══ Recorded data

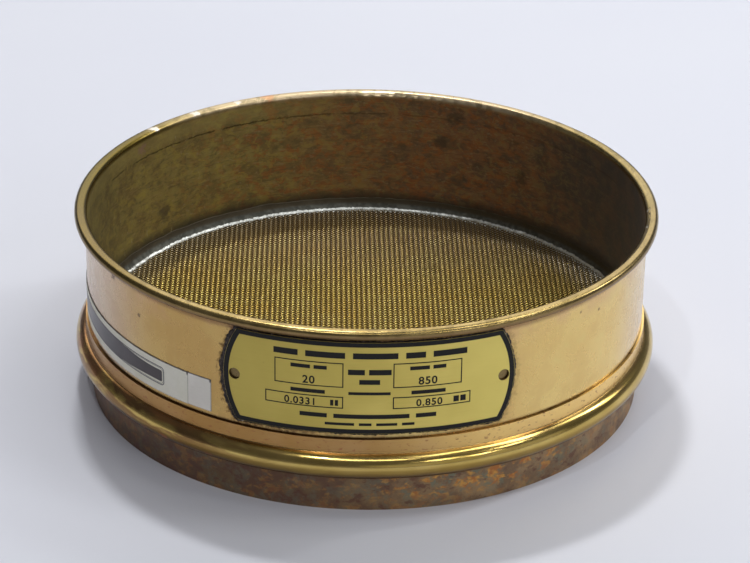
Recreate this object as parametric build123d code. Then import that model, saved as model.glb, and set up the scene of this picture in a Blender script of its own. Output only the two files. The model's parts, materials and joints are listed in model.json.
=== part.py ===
"""Eight-inch brass test sieve, standing on its skirt.

Millimetres, +Z up. The origin is the centre of the skirt's lower edge, and the
nameplate faces -Y. Every ring is a spun or drawn sheet, so its section is drawn
as a skin with a thickness and turned once round the Z axis.
"""
import os
from math import degrees, floor, sin, sqrt
from build123d import *

# ---- upper shell ----
bore_radius = 101.6            # inside of the shell: an eight-inch sieve
shell_wall = 0.8               # sheet thickness
rim_to_cloth = 50.8            # top of the rim down to the middle of the cloth: two inches
roll_width = 4.6               # rolled rim, across
roll_height = 3.4              # rolled rim, top to bottom
roll_tuck = 0.9                # the roll's end runs back this far towards the shell
foot_taper = 0.15              # the shell's foot is filed this much thinner under the solder

# ---- lower ring ----
ring_wall = 0.8                # sheet thickness
nesting_clearance = 0.1        # skirt to the bore of the sieve or pan below
collar_clearance = 0.05        # collar to the upper shell
collar_height = 5.4            # collar above the bead
bead_height = 18.3             # middle of the bead above the floor
bead_radius = 4.9              # half-round of the bead, outside
bead_reach = 5.55              # the bead's crown stands this far out from the skirt
crease_radius = 0.5            # bend between the bead and its neighbours

# ---- wire cloth ----
cloth_height = 19.8            # middle of the cloth above the floor
wire_diameter = 0.51
weave_angle = 45.0             # the wires run at this angle to the nameplate
ridge_pitch = 17.0             # one ridge of the weave to the next
ridge_width = 4.6
selvage_width = 3.8            # closed edge of the cloth, inside the shell
cloth_tuck = 0.7               # the cloth reaches this far past the outside of the shell

# ---- solder at the cloth ----
fillet_height = 4.4            # up the inside of the shell, above the cloth
fillet_width = 2.6             # in over the cloth
underside_width = 1.9          # in under the cloth, from the skirt
underside_root = 1.2           # out under the cloth, past the inside of the skirt
underside_grip = 3.0           # down the inside of the skirt, below the bead's hollow
slope_hollow = 0.35            # depth of the hollow in both slopes

# ---- nameplate ----
plate_lift = 2.33              # lower edge above the collar
plate_height = 34.6
plate_length = 102.8           # along the curve, between the crowns of its ends
plate_end_bulge = 5.2          # crown of each end past the corners
plate_wall = 0.6
plate_hole_diameter = 4.2
plate_hole_inset = 4.2         # middle of each hole, back from the crown of its end
bed_wall = 0.16                # solder between the nameplate and the shell
bed_fit = 0.02                 # hairline on each face of that solder
bed_margin = 1.2               # solder that shows round the nameplate

# ---- paper strips ----
strip_width = 12.4
strip_wall = 0.1
strip_glue = 0.02              # glue between a strip and what it is stuck on
strip_lift = 2.03              # lower edge above the collar, at the middle of a strip
strip_tilt = -0.2              # degrees out of level
strip_length = 140.0           # of each strip, along the curve
strip_start = 66.2             # end of the upper strip, along the curve from the nameplate's middle
understrip_start = 56.5        # end of the strip below it

# ---- sizes that follow ----
shell_radius = bore_radius + shell_wall
rim_top = cloth_height + rim_to_cloth
cloth_top = cloth_height + wire_diameter
cloth_bottom = cloth_height - wire_diameter
solder_top = cloth_top + fillet_height
cloth_radius = shell_radius + cloth_tuck
skirt_radius = bore_radius - nesting_clearance
skirt_bore = skirt_radius - ring_wall
collar_bore = shell_radius + collar_clearance
collar_radius = collar_bore + ring_wall
bead_crown = skirt_radius + bead_reach
bead_centre = bead_crown - bead_radius
bed_bore = shell_radius + bed_fit
bed_radius = bed_bore + bed_wall
plate_bore = bed_radius + bed_fit
plate_radius = plate_bore + plate_wall
plate_hole_spacing = plate_length - 2 * plate_hole_inset


def bead_half_height(radius, bend):
    """Height above the bead's middle at which its round, of this bend, crosses a radius."""
    return sqrt(bend ** 2 - (radius - bead_centre) ** 2)


hollow_radius = bead_radius - ring_wall
bead_top = bead_height + bead_half_height(collar_radius, bead_radius)
bead_bottom = bead_height - bead_half_height(skirt_radius, bead_radius)
hollow_top = bead_height + bead_half_height(collar_bore, hollow_radius)
hollow_bottom = bead_height - bead_half_height(skirt_bore, hollow_radius)
collar_top = bead_top + collar_height
plate_middle = collar_top + plate_lift + plate_height / 2
strip_middle = collar_top + strip_lift + strip_width / 2


def turned(outline):
    """A drawn outline, across for radius and up for height, turned once round the Z axis."""
    return revolve(Plane.XZ * outline, axis=Axis.Z, revolution_arc=360)


def corner(outline, radius, height):
    """The corner of an outline that lies nearest this radius and height."""
    return outline.vertices().sort_by_distance((radius, height, 0))[0]


def tube(inner, outer, low, high):
    """A plain ring between two radii and two heights."""
    with BuildSketch() as ring:
        Circle(outer)
        Circle(inner, mode=Mode.SUBTRACT)
    return Pos(0, 0, low) * extrude(ring.sketch, high - low)


def across(arc, radius):
    """Sideways distance of a point that lies this far along a curve of this radius."""
    return radius * sin(arc / radius)


def upper_shell():
    """The drawn shell, its rim rolled out over a flattened half turn and tucked back."""
    outer_bend = roll_height / 2
    inner_bend = outer_bend - shell_wall
    roll_middle = rim_top - outer_bend
    near = bore_radius + outer_bend
    far = bore_radius + roll_width - outer_bend
    end = far - roll_tuck
    under = rim_top - roll_height
    foot = (bore_radius + foot_taper, cloth_top)
    with BuildSketch() as skin:
        with BuildLine():
            Line((bore_radius, solder_top), (bore_radius, roll_middle))
            CenterArc((near, roll_middle), outer_bend, 90, 90)
            Line((near, rim_top), (far, rim_top))
            CenterArc((far, roll_middle), outer_bend, -90, 180)
            Polyline((far, under), (end, under), (end, under + shell_wall), (far, under + shell_wall))
            CenterArc((far, roll_middle), inner_bend, -90, 180)
            Line((far, rim_top - shell_wall), (near, rim_top - shell_wall))
            CenterArc((near, roll_middle), inner_bend, 90, 90)
            Polyline((shell_radius, roll_middle), (shell_radius, cloth_top), foot, (bore_radius, solder_top))
        make_face()
    return turned(skin.sketch)


def lower_ring():
    """Collar, hollow bead and skirt, spun from one sheet."""
    with BuildSketch() as skin:
        with BuildLine():
            Line((collar_radius, collar_top), (collar_radius, bead_top))
            ThreePointArc((collar_radius, bead_top), (bead_crown, bead_height), (skirt_radius, bead_bottom))
            Polyline((skirt_radius, bead_bottom), (skirt_radius, 0), (skirt_bore, 0), (skirt_bore, hollow_bottom))
            ThreePointArc((skirt_bore, hollow_bottom), (bead_crown - ring_wall, bead_height), (collar_bore, hollow_top))
            Polyline((collar_bore, hollow_top), (collar_bore, collar_top), (collar_radius, collar_top))
        make_face()
        outer_creases = [corner(skin, collar_radius, bead_top), corner(skin, skirt_radius, bead_bottom)]
        fillet(outer_creases, crease_radius)
        inner_creases = [corner(skin, collar_bore, hollow_top), corner(skin, skirt_bore, hollow_bottom)]
        fillet(inner_creases, crease_radius + ring_wall)
    return turned(skin.sketch)


def wire_cloth():
    """The woven disc: ridges one way on top and the other way below, with square gaps between."""
    open_radius = bore_radius - selvage_width
    reach = floor(open_radius / ridge_pitch)
    offsets = [(0, step * ridge_pitch) for step in range(-reach, reach + 1)]
    with BuildSketch() as ridges:
        with Locations(*offsets):
            Rectangle(2 * cloth_radius, ridge_width)
        Circle(cloth_radius, mode=Mode.INTERSECT)
    below = Pos(0, 0, cloth_bottom) * extrude(ridges.sketch, wire_diameter)
    above = Pos(0, 0, cloth_height) * extrude(Rot(0, 0, 90) * ridges.sketch, wire_diameter)
    selvage = tube(open_radius, cloth_radius, cloth_bottom, cloth_top)
    return Rot(0, 0, weave_angle) * (selvage + below + above)


def slope(start, finish, hollow):
    """A hollow solder slope: an arc that sags to the left of the line from start to finish."""
    run = Vector(*finish) - Vector(*start)
    middle = Vector(*start) + run * 0.5
    left = Vector(-run.Y, run.X).normalized()
    return ThreePointArc(start, middle + left * hollow, finish)


def solder_joint():
    """The solder that holds the cloth, a fillet above it and one below, which meet through its gaps."""
    top = (bore_radius, solder_top)
    toe = (bore_radius - fillet_width, cloth_top)
    with BuildSketch() as upper:
        with BuildLine():
            slope(top, toe, slope_hollow)
            Polyline(toe, (bore_radius + foot_taper, cloth_top), top)
        make_face()
    grip_foot = (skirt_bore, hollow_bottom - underside_grip)
    under_toe = (skirt_bore - underside_width, cloth_bottom)
    root = (skirt_bore + underside_root, cloth_bottom)
    with BuildSketch() as lower:
        with BuildLine():
            slope(under_toe, grip_foot, slope_hollow)
            Polyline(grip_foot, (skirt_bore, hollow_bottom), root, under_toe)
        make_face()
    return Compound([turned(upper.sketch).solid(), turned(lower.sketch).solid()])


def plate_block(grow):
    """The nameplate's outline, grown on every side, carried forward past the shell."""
    half_height = plate_height / 2 + grow
    crown = across(plate_length / 2 + grow, plate_radius)
    shoulder = across(plate_length / 2 - plate_end_bulge + grow, plate_radius)
    top = plate_middle + half_height
    foot = plate_middle - half_height
    with BuildSketch() as outline:
        with BuildLine():
            Line((-shoulder, top), (shoulder, top))
            ThreePointArc((shoulder, top), (crown, plate_middle), (shoulder, foot))
            Line((shoulder, foot), (-shoulder, foot))
            ThreePointArc((-shoulder, foot), (-crown, plate_middle), (-shoulder, top))
        make_face()
    return extrude(Plane.XZ * outline.sketch, 2 * plate_radius)


def plate_holes():
    """The two punched holes, square to the curve."""
    turn = degrees(plate_hole_spacing / 2 / plate_radius)
    drill = Plane.XZ * extrude(Circle(plate_hole_diameter / 2), 2 * plate_radius)
    return [Rot(0, 0, side * turn) * Pos(0, 0, plate_middle) * drill for side in (-1, 1)]


def on_the_shell(block, inner, outer):
    """The part of a block that lies between two radii."""
    box = block.bounding_box()
    return block & tube(inner, outer, box.min.Z, box.max.Z)


def nameplate():
    """Thin brass plate with crowned ends, bent to the shell."""
    return on_the_shell(plate_block(0), plate_bore, plate_radius) - plate_holes()


def nameplate_solder():
    """The solder that the nameplate lies on, proud of its edge all round."""
    return on_the_shell(plate_block(bed_margin), bed_bore, bed_radius) - plate_holes()


def strip(start, radius):
    """A paper strip of one thickness, stuck round the shell from its start away from the nameplate."""
    half_turn = strip_length / 2 / shell_radius
    turn = degrees(start / shell_radius + half_turn)
    with BuildSketch() as cut:
        Rectangle(2 * across(strip_length / 2, shell_radius), strip_width, rotation=strip_tilt)
    block = Pos(0, 0, strip_middle) * extrude(Plane.XZ * cut.sketch, 2 * shell_radius)
    return Rot(0, 0, -turn) * on_the_shell(block, radius, radius + strip_wall)


def label_understrip():
    """The older strip, stuck to the shell."""
    return strip(understrip_start, shell_radius + strip_glue)


def label_strip():
    """The newer strip, stuck over the older one and short of its end."""
    return strip(strip_start, shell_radius + 2 * strip_glue + strip_wall)


BUILDERS = {
    "upper_shell": upper_shell,
    "lower_ring": lower_ring,
    "wire_cloth": wire_cloth,
    "solder_joint": solder_joint,
    "nameplate": nameplate,
    "nameplate_solder": nameplate_solder,
    "label_understrip": label_understrip,
    "label_strip": label_strip,
}


def main():
    os.makedirs("parts", exist_ok=True)
    for name, build in BUILDERS.items():
        export_step(build(), f"parts/{name}.step")


main()
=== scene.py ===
"""Looks of the eight-inch brass test sieve: woven wire, uneven solder, print, tarnish and worn brass."""
import json
from math import atan2, ceil, cos, hypot, pi, radians, sin, sqrt
import bpy
import numpy as np
from mathutils import Matrix, Vector, noise


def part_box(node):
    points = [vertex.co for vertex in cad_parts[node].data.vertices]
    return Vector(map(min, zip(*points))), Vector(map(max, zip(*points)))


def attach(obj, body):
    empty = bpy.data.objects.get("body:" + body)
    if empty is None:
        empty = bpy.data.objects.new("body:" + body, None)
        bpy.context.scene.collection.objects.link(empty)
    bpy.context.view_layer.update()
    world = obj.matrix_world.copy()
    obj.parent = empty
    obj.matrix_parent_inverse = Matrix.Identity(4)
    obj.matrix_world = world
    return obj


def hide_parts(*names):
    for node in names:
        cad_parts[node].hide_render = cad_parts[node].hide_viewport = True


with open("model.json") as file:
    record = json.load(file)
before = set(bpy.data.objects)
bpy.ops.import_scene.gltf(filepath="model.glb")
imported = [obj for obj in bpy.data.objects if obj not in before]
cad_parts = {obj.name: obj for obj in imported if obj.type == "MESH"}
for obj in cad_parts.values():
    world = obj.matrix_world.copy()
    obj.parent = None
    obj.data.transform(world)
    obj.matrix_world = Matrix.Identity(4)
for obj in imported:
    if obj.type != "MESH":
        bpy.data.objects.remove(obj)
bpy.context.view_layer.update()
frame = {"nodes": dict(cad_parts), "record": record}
nodes = frame["nodes"]
mm = 0.001

# ---- sizes read from the frame ----
mount_radius = {mount["name"]: mount["dims"].get("r_mm", 0) * mm for mount in frame["record"]["mounts"]}
bore_radius = mount_radius["top_socket"]
skirt_radius = mount_radius["skirt_spigot"]
rim_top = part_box("upper_shell")[1].z
collar_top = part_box("lower_ring")[1].z
cloth_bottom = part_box("wire_cloth")[0].z
cloth_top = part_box("wire_cloth")[1].z
cloth_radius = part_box("wire_cloth")[1].x
solder_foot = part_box("solder_joint")[0].z
solder_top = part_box("solder_joint")[1].z
plate_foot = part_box("nameplate")[0].z
plate_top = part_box("nameplate")[1].z
plate_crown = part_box("nameplate")[1].x
plate_radius = -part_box("nameplate")[0].y
cloth_height = (cloth_bottom + cloth_top) / 2
plate_middle = (plate_foot + plate_top) / 2
plate_half = (plate_top - plate_foot) / 2

# ---- sheet and wire ----
shell_wall = 0.8 * mm
shell_radius = bore_radius + shell_wall
skirt_bore = skirt_radius - shell_wall
wire_radius = (cloth_top - cloth_bottom) / 4
wire_pitch = 1.36 * mm
wire_sides = 5
wire_swell = 1.06
weave_angle = radians(45)

# ---- solder rings ----
upper_toe = 99.35 * mm
lower_toe = skirt_bore - 1.9 * mm
skirt_grip = 14.4 * mm
upper_segments = 1200
lower_segments = 720

# ---- nameplate and its print, along the curve and up from the plate's middle ----
plate_shoulder = 44.7 * mm
border_width = 1.7 * mm
hole_reach = 46.8 * mm
print_rise = 0.03 * mm
print_sink = 0.03 * mm
print_shift = -0.45 * mm
print_column = 1.6 * mm
numeral_spacing = 1.12
numeral_weight = 0.022
line_width = 0.38 * mm
box_inner = 8.35 * mm
upper_box = (32.0 * mm, 0.2 * mm, 9.5 * mm)
lower_box = (35.3 * mm, -7.8 * mm, -3.3 * mm)
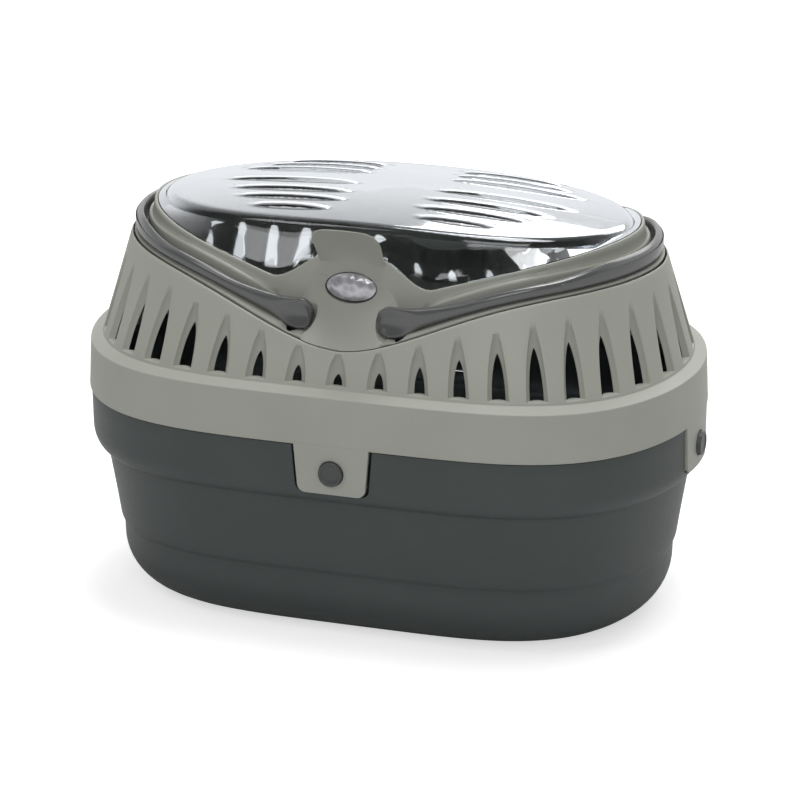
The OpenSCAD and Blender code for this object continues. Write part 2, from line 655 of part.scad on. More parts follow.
// handles
band_side_gap = 2.2;
handle_a = half_w - lip_inset(90) - band_side_gap;
pad_thickness = 6.1;
handle_b = pad_back + pad_thickness;
handle_lift = 0.4;
handle_start = 12;
band_steps = 30;
band_turn = (180 - 2 * handle_start) / band_steps;
flare = 6.6;
function flare_at(t) = flare * pow(max(0, 1 - (min(t, 180 - t) - handle_start) / 16), 1.6);
function band_low(t) = seam(t) + floor_thickness + handle_lift;
function band_high(t) =
  band_low(t) + band_waist + (band_height - band_waist) * ease(46, 68, min(t, 180 - t)) + flare_at(t);
function band_spot(d, t, z) =
  [plan_x(handle_a - d, t), plan_y(handle_b - d, t, top_end_power, plan_front_power), z];
band_round = 1.2;
function band_section(t) = let (z0 = band_low(t), z1 = band_high(t), w = band_thickness) [
  band_spot(0, t, z0 + band_round), band_spot(band_round, t, z0), band_spot(w - band_round, t, z0),
  band_spot(w, t, z0 + band_round), band_spot(w, t, z1 - band_round), band_spot(w - band_round, t, z1),
  band_spot(band_round, t, z1), band_spot(0, t, z1 - band_round)];
module handle_pad() {
  translate([pivot_offset, -pad_back, pivot_z]) rotate([90, 0, 0])
    cylinder(h = pad_thickness, d = pad_diameter);
}
module handle_bore() {
  translate([pivot_offset, -pad_back + 1, pivot_z]) rotate([90, 0, 0])
    cylinder(h = pin_front - pad_back + 1.3, d = pivot_pin_diameter + 2 * run_fit);
}
module handle() {
  difference() {
    union() {
      strip([for (k = [0:band_steps]) band_section(handle_start + k * band_turn)]);
      handle_pad();
      mirror([0, 1, 0]) handle_pad();
    }
    handle_bore();
    mirror([0, 1, 0]) handle_bore();
  }
}
module right_handle() {
  color([0.37, 0.37, 0.38]) handle();
}
module left_handle() {
  color([0.37, 0.37, 0.38]) mirror([1, 0, 0]) handle();
}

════

Goal – Take the line that contains "for name, build", the line that contains "obj.parent = None", and all lines between, and give them again exactly; include no other line.

Exercise answer –
    for name, build in BUILDERS.items():
        export_step(build(), f"parts/{name}.step")


main()
=== scene.py ===
"""Looks of the eight-inch brass test sieve: woven wire, uneven solder, print, tarnish and worn brass."""
import json
from math import atan2, ceil, cos, hypot, pi, radians, sin, sqrt
import bpy
import numpy as np
from mathutils import Matrix, Vector, noise


def part_box(node):
    points = [vertex.co for vertex in cad_parts[node].data.vertices]
    return Vector(map(min, zip(*points))), Vector(map(max, zip(*points)))


def attach(obj, body):
    empty = bpy.data.objects.get("body:" + body)
    if empty is None:
        empty = bpy.data.objects.new("body:" + body, None)
        bpy.context.scene.collection.objects.link(empty)
    bpy.context.view_layer.update()
    world = obj.matrix_world.copy()
    obj.parent = empty
    obj.matrix_parent_inverse = Matrix.Identity(4)
    obj.matrix_world = world
    return obj


def hide_parts(*names):
    for node in names:
        cad_parts[node].hide_render = cad_parts[node].hide_viewport = True


with open("model.json") as file:
    record = json.load(file)
before = set(bpy.data.objects)
bpy.ops.import_scene.gltf(filepath="model.glb")
imported = [obj for obj in bpy.data.objects if obj not in before]
cad_parts = {obj.name: obj for obj in imported if obj.type == "MESH"}
for obj in cad_parts.values():
    world = obj.matrix_world.copy()
    obj.parent = None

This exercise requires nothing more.